You need to get your soothing system back online so you can use your best co-operation and problem-solving skills. In this blog series we have discussed several very effective ways to do this. Soothing breathing will help communicate to your body quickly that you are safe and that it can safely switch off the threat response. Mindful awareness of what is happening in your body will help you to get some distance from any thoughts and feelings that may be winding you up more. Dropping anchor will help you if you can feel panic or another strong emotion start to take control.

You can find videos of all of these exercises and in-depth explanations via the button below.

2. See their perspective

One of the key abilities we lose when the threat system is activated is the ability to see the other person’s point of view. It is not useful to see the situation from the perspective of a sabre tooth tiger that wants to eat you. It IS however, useful to see your bosses perspective when you have to explain that you can’t work Friday’s anymore due to childcare.

Seeing the other person’s point of view will also activate your ability to connect with them which will continue to soothe your system and keep the threat system at bay.

Once you are sure that your soothing system is working then have a go at this exercise:

Write a brief letter TO the person you need to have a tough conversation with. State the problem you are facing, why it is difficult for you (including how you feel and what you are worried about) and any ideas you have for resolving it.

Read that letter and now write a letter FROM the other person in response. Make sure you include what is difficult for them about the problem, how it makes them feel, how they feel about talking about the problem and how their life will change as a result of your solution. Really get into their shoes and write completely from their perspective.

3. Create a plan

Look at your two letters.
Are there any areas of common ground between you?
Is there anything you are both worried about?
Anything you are both feeling?
Then spend ten minutes brainstorming some potential solutions to the problem, write down ANYTHING that comes into your head. Next look through the list, are there any solutions that would be acceptable to both of you?
Create a note card for yourself (or notes on your phone) with notes of the common ground between you and any acceptable solutions you have come up with. Don’t worry if you haven’t found any!

4. Show vulnerability

Now it is meeting time! You will often hear the advice to “talk about YOU” in a difficult conversation. It is true that framing things as ‘I feel” and ‘I am worrying about” is more helpful than saying things like “you make me feel” or “you always do XYZ….” This is because when we use the word “you” in an argument, conflict situation or difficult conversation we are signalling to the other person’s ancient brain that they have annoyed us.

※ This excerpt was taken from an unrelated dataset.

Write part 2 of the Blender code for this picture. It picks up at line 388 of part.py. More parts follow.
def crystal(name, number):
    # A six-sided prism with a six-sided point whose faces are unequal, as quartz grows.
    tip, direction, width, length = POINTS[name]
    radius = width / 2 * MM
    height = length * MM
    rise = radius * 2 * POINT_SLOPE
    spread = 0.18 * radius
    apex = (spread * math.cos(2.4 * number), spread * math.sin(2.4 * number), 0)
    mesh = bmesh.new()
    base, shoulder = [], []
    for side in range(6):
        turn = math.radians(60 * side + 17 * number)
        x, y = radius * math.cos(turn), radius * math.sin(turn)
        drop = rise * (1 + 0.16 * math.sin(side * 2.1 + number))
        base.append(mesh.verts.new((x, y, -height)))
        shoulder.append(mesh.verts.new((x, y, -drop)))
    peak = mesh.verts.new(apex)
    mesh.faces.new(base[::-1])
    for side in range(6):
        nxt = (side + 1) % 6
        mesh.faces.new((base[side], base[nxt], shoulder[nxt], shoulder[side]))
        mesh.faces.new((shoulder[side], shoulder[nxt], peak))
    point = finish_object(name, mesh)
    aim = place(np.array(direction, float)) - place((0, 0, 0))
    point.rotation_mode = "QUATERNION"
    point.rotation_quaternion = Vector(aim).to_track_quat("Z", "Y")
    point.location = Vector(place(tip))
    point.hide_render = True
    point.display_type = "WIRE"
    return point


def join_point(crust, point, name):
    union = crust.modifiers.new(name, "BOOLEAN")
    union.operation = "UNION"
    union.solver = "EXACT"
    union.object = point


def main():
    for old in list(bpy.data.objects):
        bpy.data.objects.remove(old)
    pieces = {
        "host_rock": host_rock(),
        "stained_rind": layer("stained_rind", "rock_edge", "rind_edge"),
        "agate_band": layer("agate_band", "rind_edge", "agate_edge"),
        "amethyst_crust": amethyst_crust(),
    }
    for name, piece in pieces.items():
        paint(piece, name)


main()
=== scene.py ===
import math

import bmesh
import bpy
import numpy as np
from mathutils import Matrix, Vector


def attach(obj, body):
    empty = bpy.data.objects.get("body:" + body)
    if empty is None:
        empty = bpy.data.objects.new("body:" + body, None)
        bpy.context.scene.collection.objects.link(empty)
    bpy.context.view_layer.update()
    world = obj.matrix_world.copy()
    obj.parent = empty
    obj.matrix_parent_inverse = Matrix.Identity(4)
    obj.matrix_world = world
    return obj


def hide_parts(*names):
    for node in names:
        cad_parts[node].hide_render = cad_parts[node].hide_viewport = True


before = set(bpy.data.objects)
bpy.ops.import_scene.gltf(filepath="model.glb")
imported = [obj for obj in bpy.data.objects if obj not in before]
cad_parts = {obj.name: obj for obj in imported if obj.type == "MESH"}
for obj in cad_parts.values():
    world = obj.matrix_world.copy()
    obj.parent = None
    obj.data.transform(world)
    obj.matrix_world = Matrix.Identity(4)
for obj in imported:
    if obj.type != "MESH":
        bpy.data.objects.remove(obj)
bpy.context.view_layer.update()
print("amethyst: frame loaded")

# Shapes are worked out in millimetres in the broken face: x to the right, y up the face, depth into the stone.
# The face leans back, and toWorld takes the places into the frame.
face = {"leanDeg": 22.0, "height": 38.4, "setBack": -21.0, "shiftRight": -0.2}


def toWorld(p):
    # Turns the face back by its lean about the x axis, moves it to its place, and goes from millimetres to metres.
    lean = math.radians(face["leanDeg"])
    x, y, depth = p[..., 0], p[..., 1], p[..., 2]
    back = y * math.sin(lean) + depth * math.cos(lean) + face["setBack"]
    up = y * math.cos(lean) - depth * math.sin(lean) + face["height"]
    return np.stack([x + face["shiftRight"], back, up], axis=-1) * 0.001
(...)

Their threat system will therefore kick into action in case we decide to fight them. For the reasons we outlined above the threat system is something we want to keep out of a difficult conversation as much as possible. BUT it is not usually as simple as never saying the word “you.” If you really want to keep both of your soothing system’s online you will need to show that you are making yourself vulnerable.

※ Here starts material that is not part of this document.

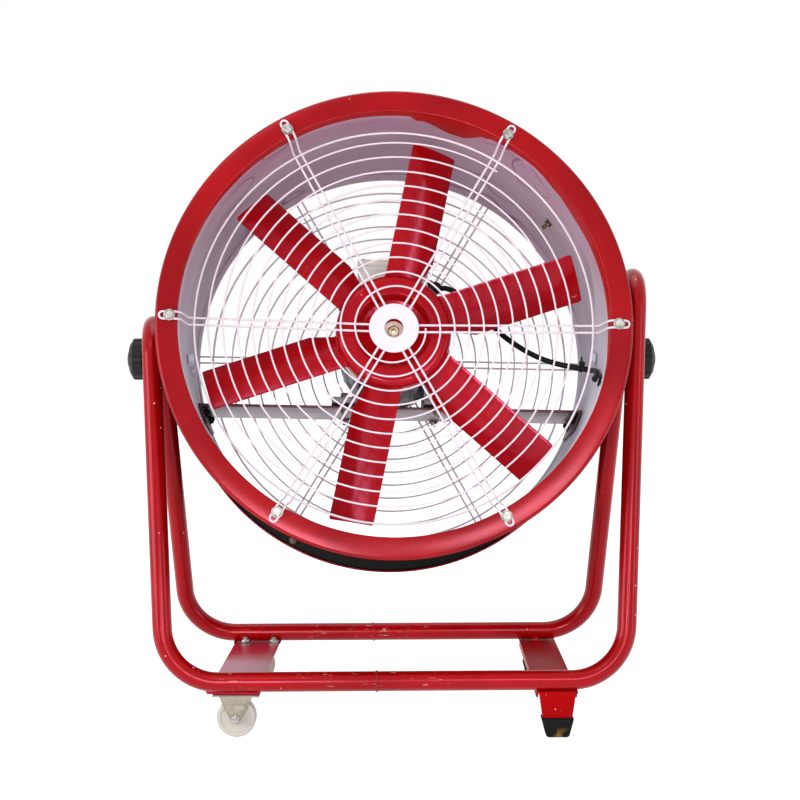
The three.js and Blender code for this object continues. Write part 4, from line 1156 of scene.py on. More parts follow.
def caster_plate():
    """The left cross plate under both floor bars, with its bolts and beads."""
    low = (-caster_plate_width / 2, -caster_plate_reach, bar_underside - caster_plate_sheet)
    high = (caster_plate_width / 2, caster_plate_reach, bar_underside)
    plate = rounded(block("caster_plate_coated", low, high), caster_plate_rounding, 3)
    dressed(plate, left_base, "stand", "cross_red", "red_paint", "caster_plate")
    reach = bar_half_spread - caster_inset - plate_bolt_inset
    spots = [(plate_bolt_shift + across * plate_bolt_spread, back * reach)
             for back in (-1, 1) for across in (-1, 1)]
    places = [left_base @ shift(x, y, bar_underside) @ upright for x, y in spots]
    set_out(bolt("caster_plate_bolt"), "caster_plate_bolt", places, "stand", "zinc_bolt", "zinc_plate")
    for name, back in ends.items():
        for tag, across in (("left", -1), ("right", 1)):
            x = across * caster_plate_width / 2
            z = bar_underside + caster_plate_weld_lift
            start = bar_half_spread - caster_plate_weld_start
            line = [(x, back * (start + caster_plate_weld * i / 8), z) for i in range(9)]
            bead = weld(f"caster_plate_weld_{name}_{tag}", line, caster_plate_bead)
            dressed(bead, left_base, "stand", "tube_red", "red_paint")


def ear_outline():
    """One cheek of a caster bracket, seen along its axle."""
    top, knee = ear_top / 2, ear_knee / 2
    lower = [(x, z - caster_drop) for x, z in arc((0, 0), ear_tip, 210, 330, 12)]
    return [(-top, 0), (-knee, -ear_drop), *lower, (knee, -ear_drop), (top, 0)]


def rib_outline():
    """The raised panel pressed into a cheek."""
    lower = [(x, z - caster_drop) for x, z in arc((0, 0), ear_tip - 0.0012, 215, 325, 10)]
    return [(-rib_half_width, -rib_drop), *lower, (rib_half_width, -rib_drop)]


def caster_bracket(name, back, place):
    """A top plate, wider towards the middle of the stand, with two ribbed cheeks folded down from it."""
    edges = sorted((back * bracket_outer, -back * bracket_width / 2))
    low = (-bracket_length / 2, edges[0], -bracket_sheet)
    high = (bracket_length / 2, edges[1], 0)
    pieces = [rounded(block("bracket_top", low, high), bracket_rounding)]
    half = ear_top / 2 - bracket_rounding
    for side in (-1, 1):
        cheek = prism("bracket_cheek", ear_outline(), bracket_sheet)
        moved(cheek, shift(0, bracket_inner if side > 0 else -bracket_outer, 0))
        rib = prism("bracket_rib", rib_outline(), rib_sheet)
        face = bracket_outer - rib_sink
        moved(rib, shift(0, face if side > 0 else -face - rib_sheet, 0))
        fold = rod("bracket_fold", [(-half, 0, 0), (half, 0, 0)], bracket_fold, 5)
        crease = side * (bracket_inner + bracket_sheet * 0.25)
        moved(fold, shift(0, crease, -bracket_sheet + bracket_fold_sink))
        pieces += [rounded(cheek, ear_rounding), rounded(rib, rib_rounding), fold]
    bracket = merged("caster_bracket_" + name + "_pressed", *pieces)
    dressed(bracket, place, "stand", "zinc", "zinc_plate", "caster_bracket_" + name)


def caster_wheel():
    """A moulded wheel with a chamfered tread, a recessed web and a nave that stands out."""
    half = wheel_width / 2
    dish = half - wheel_recess
    nave = half + wheel_recess
    quarter = arc((wheel_radius - wheel_chamfer, half - wheel_chamfer), wheel_chamfer, 0, 90, 5)
    side = [*quarter, (wheel_rim + 0.0008, half - 0.0002), (wheel_rim, dish), (wheel_hub + 0.0006, dish),
            (wheel_hub, nave - 0.0006), (wheel_hub - 0.0006, nave), (axle_radius + seat_gap, nave)]
    outline = [*[(radius, -depth) for radius, depth in reversed(side)], *side]
    return turned("caster_wheel", outline, 96)


def caster_axle():
    """A shank with a domed head at the front and a nut behind."""
    seat = bracket_outer + seat_gap + axle_slack
    shank = pin("axle_shank", axle_radius, -seat, seat, 32)
    head = moved(bolt("axle_head"), shift(0, -seat, 0))
    cap = dome("axle_dome", axle_head * dome_share, axle_dome, (0, 20, 40, 60, 80, 90), 32)
    moved(cap, shift(0, -seat - axle_head_height + dome_seat, 0))
    nut = moved(bolt("axle_nut"), shift(0, seat, 0) @ about)
    return merged("caster_axle", shank, head, cap, nut)


def casters():
    """Both fixed casters: their wheels and axles are alike, and their brackets face each other."""
    wheel = caster_wheel()
    axle = caster_axle()
    for name, back in ends.items():
        across = caster_offset - back * caster_shift
        place = left_base @ shift(across, back * (bar_half_spread - caster_inset), caster_top)
        caster_bracket(name, back, place)
        centre = place @ shift(0, 0, -caster_drop)
        rolling = twin(wheel, "caster_wheel_" + name + "_moulded")
        dressed(rolling, centre, "wheel_" + name, "nylon", "nylon", "caster_wheel_" + name)
        fixed = twin(axle, "caster_axle_" + name + "_plated")
        dressed(fixed, centre, "stand", "zinc_bolt", "bright_steel", "caster_axle_" + name)
    bpy.data.objects.remove(wheel)
    bpy.data.objects.remove(axle)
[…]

This does not mean you need to air your dirty laundry. It just means that as you describe the problem you are facing you need to adopt open, relaxed body language, make chilled out eye contact (the kind you naturally do, not the intense kind) and state your fears first.

It also works well at this point to build a real CONNECTION by bringing up something you both care about or can agree on.

Some examples…

In the example I gave earlier I knew I had to tell my boss that I had to reduce my hours. I was terrified but after working through the steps above it went like this:

 “I feel frustrated about my lack of productivity on Friday’s and I’m worried about the impact on the team as a whole” (common ground)

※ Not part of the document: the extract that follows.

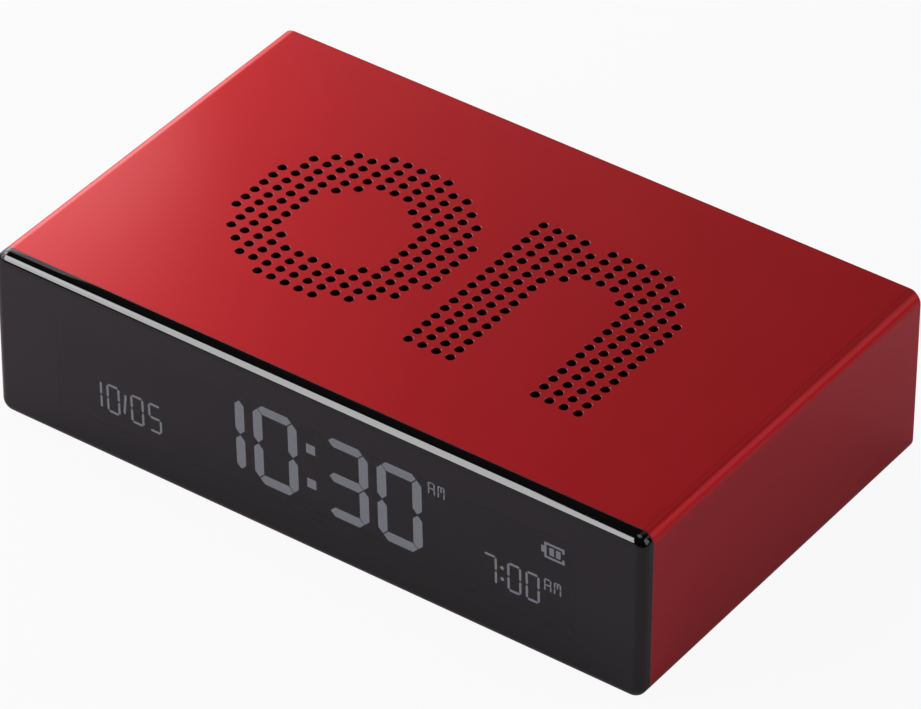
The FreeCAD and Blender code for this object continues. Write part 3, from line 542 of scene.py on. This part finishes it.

“I wanted to let you know that I’m having a hard time with childcare at the moment and I am feeling very stressed and worried” (showing vulnerability)

5. Suggest options

Sometimes our threat system gets activated simply because we are faced with an unexpected situation. If you are talking to a boss or someone else who is going to need to change their behaviour, then you may find they feel threatened and react badly simply because they are caught off guard.

You can help prevent this by showing that you understand this and offering some solutions. Even if your only suggestion is “we can both have a think about how it could work and make a plan next week” you are providing an obvious next step, so no one is in danger of looking stupid.

Some examples…

“I know this will be complicated to work out (empathy) but one way it could work is if I work an extra hour Monday to Thursday and then log on from home in a Saturday morning (solution)”


“I can imagine this is going to be hard (empathy) to deal with but why don’t we both go away and think about some options and have a meeting next week to see what will work best (solution).”

6. Apologise and repair

Sometimes you will have nothing to apologise for so skip this step. But often we do things that we are not proud of in order to try and avoid a conflict at work.

I once hid from my boss in a cupboard because I didn’t want to face up to the fact I had missed a deadline. This is a very understandable threat system response but once I had soothed myself I realised I needed to apologise for it as it had wasted both of our time.

Apologising shows vulnerability again as you are laying yourself open for more criticism. It also shows a genuine willingness to maintain a good relationship that will most likely be appreciated.

If you follow these steps, you will know that you have done all that you can to deliver bad news or had a hard conversation effectively. Of course, we cannot control the other person. You may have a boss who is under so much pressure their threat system is constantly on high alert and they may not respond positively WHATEVER you do. Life sometimes throws very unfair slings and arrows. However, when you know you have acted with integrity, courage and compassion those slings and arrows are a lot easier to take.